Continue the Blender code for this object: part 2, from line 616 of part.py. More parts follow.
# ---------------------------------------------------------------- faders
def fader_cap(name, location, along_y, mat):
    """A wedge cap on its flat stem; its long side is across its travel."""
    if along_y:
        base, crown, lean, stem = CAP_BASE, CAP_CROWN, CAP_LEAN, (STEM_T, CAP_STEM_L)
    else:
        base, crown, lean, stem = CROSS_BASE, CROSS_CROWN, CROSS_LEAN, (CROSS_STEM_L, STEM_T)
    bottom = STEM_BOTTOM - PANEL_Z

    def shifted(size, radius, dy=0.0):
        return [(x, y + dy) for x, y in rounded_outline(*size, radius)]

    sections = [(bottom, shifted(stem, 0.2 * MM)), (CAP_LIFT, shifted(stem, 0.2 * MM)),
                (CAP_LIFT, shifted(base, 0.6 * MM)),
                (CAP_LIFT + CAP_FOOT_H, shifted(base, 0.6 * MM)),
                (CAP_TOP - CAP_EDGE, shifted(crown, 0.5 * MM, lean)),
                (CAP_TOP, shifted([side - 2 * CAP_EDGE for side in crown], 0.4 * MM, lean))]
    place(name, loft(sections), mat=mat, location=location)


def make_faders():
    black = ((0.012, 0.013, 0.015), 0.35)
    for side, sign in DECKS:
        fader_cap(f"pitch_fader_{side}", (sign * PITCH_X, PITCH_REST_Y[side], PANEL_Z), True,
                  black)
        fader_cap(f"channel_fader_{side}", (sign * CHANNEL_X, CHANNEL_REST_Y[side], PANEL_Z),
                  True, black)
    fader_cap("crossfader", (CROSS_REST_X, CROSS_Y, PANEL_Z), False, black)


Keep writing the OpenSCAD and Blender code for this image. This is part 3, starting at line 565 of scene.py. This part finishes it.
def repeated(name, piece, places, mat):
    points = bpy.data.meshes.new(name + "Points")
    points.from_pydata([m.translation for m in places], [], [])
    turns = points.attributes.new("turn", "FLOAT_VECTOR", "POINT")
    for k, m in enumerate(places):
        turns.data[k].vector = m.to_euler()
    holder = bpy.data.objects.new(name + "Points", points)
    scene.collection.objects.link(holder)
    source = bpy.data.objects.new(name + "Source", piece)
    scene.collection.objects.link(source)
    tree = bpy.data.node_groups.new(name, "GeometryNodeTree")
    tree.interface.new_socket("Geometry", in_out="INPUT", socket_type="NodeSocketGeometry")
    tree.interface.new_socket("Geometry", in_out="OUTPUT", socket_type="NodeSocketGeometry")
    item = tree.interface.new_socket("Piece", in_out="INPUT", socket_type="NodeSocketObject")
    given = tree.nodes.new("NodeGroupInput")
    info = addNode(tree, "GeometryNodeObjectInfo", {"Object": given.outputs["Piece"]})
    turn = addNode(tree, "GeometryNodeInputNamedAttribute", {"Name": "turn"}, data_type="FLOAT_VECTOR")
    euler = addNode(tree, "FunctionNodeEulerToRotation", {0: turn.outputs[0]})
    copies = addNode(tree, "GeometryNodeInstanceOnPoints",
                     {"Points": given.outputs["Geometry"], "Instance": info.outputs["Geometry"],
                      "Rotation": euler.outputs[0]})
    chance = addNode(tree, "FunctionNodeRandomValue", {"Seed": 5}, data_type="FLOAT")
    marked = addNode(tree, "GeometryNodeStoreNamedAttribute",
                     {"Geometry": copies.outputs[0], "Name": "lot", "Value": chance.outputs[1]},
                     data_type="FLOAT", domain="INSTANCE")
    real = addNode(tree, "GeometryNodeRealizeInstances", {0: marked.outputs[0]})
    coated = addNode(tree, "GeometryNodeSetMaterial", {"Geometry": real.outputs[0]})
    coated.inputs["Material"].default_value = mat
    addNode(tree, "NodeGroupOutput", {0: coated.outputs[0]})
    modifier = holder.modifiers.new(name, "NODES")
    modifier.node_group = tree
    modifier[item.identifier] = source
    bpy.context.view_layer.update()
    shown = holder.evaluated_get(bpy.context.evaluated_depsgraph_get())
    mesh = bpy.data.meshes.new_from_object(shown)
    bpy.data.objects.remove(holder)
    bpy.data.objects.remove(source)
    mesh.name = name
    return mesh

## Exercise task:
What do the records say? Quote them all exactly.

## Exercise output:
Continue the Blender code for this object: part 2, from line 616 of part.py. More parts follow.
# ---------------------------------------------------------------- faders
def fader_cap(name, location, along_y, mat):
    """A wedge cap on its flat stem; its long side is across its travel."""
    if along_y:
        base, crown, lean, stem = CAP_BASE, CAP_CROWN, CAP_LEAN, (STEM_T, CAP_STEM_L)
    else:
        base, crown, lean, stem = CROSS_BASE, CROSS_CROWN, CROSS_LEAN, (CROSS_STEM_L, STEM_T)
    bottom = STEM_BOTTOM - PANEL_Z

    def shifted(size, radius, dy=0.0):
        return [(x, y + dy) for x, y in rounded_outline(*size, radius)]

    sections = [(bottom, shifted(stem, 0.2 * MM)), (CAP_LIFT, shifted(stem, 0.2 * MM)),
                (CAP_LIFT, shifted(base, 0.6 * MM)),
                (CAP_LIFT + CAP_FOOT_H, shifted(base, 0.6 * MM)),
                (CAP_TOP - CAP_EDGE, shifted(crown, 0.5 * MM, lean)),
                (CAP_TOP, shifted([side - 2 * CAP_EDGE for side in crown], 0.4 * MM, lean))]
    place(name, loft(sections), mat=mat, location=location)


def make_faders():
    black = ((0.012, 0.013, 0.015), 0.35)
    for side, sign in DECKS:
        fader_cap(f"pitch_fader_{side}", (sign * PITCH_X, PITCH_REST_Y[side], PANEL_Z), True,
                  black)
        fader_cap(f"channel_fader_{side}", (sign * CHANNEL_X, CHANNEL_REST_Y[side], PANEL_Z),
                  True, black)
    fader_cap("crossfader", (CROSS_REST_X, CROSS_Y, PANEL_Z), False, black)


Keep writing the OpenSCAD and Blender code for this image. This is part 3, starting at line 565 of scene.py. This part finishes it.
def repeated(name, piece, places, mat):
    points = bpy.data.meshes.new(name + "Points")
    points.from_pydata([m.translation for m in places], [], [])
    turns = points.attributes.new("turn", "FLOAT_VECTOR", "POINT")
    for k, m in enumerate(places):
        turns.data[k].vector = m.to_euler()
    holder = bpy.data.objects.new(name + "Points", points)
    scene.collection.objects.link(holder)
    source = bpy.data.objects.new(name + "Source", piece)
    scene.collection.objects.link(source)
    tree = bpy.data.node_groups.new(name, "GeometryNodeTree")
    tree.interface.new_socket("Geometry", in_out="INPUT", socket_type="NodeSocketGeometry")
    tree.interface.new_socket("Geometry", in_out="OUTPUT", socket_type="NodeSocketGeometry")
    item = tree.interface.new_socket("Piece", in_out="INPUT", socket_type="NodeSocketObject")
    given = tree.nodes.new("NodeGroupInput")
    info = addNode(tree, "GeometryNodeObjectInfo", {"Object": given.outputs["Piece"]})
    turn = addNode(tree, "GeometryNodeInputNamedAttribute", {"Name": "turn"}, data_type="FLOAT_VECTOR")
    euler = addNode(tree, "FunctionNodeEulerToRotation", {0: turn.outputs[0]})
    copies = addNode(tree, "GeometryNodeInstanceOnPoints",
                     {"Points": given.outputs["Geometry"], "Instance": info.outputs["Geometry"],
                      "Rotation": euler.outputs[0]})
    chance = addNode(tree, "FunctionNodeRandomValue", {"Seed": 5}, data_type="FLOAT")
    marked = addNode(tree, "GeometryNodeStoreNamedAttribute",
                     {"Geometry": copies.outputs[0], "Name": "lot", "Value": chance.outputs[1]},
                     data_type="FLOAT", domain="INSTANCE")
    real = addNode(tree, "GeometryNodeRealizeInstances", {0: marked.outputs[0]})
    coated = addNode(tree, "GeometryNodeSetMaterial", {"Geometry": real.outputs[0]})
    coated.inputs["Material"].default_value = mat
    addNode(tree, "NodeGroupOutput", {0: coated.outputs[0]})
    modifier = holder.modifiers.new(name, "NODES")
    modifier.node_group = tree
    modifier[item.identifier] = source
    bpy.context.view_layer.update()
    shown = holder.evaluated_get(bpy.context.evaluated_depsgraph_get())
    mesh = bpy.data.meshes.new_from_object(shown)
    bpy.data.objects.remove(holder)
    bpy.data.objects.remove(source)
    mesh.name = name
    return mesh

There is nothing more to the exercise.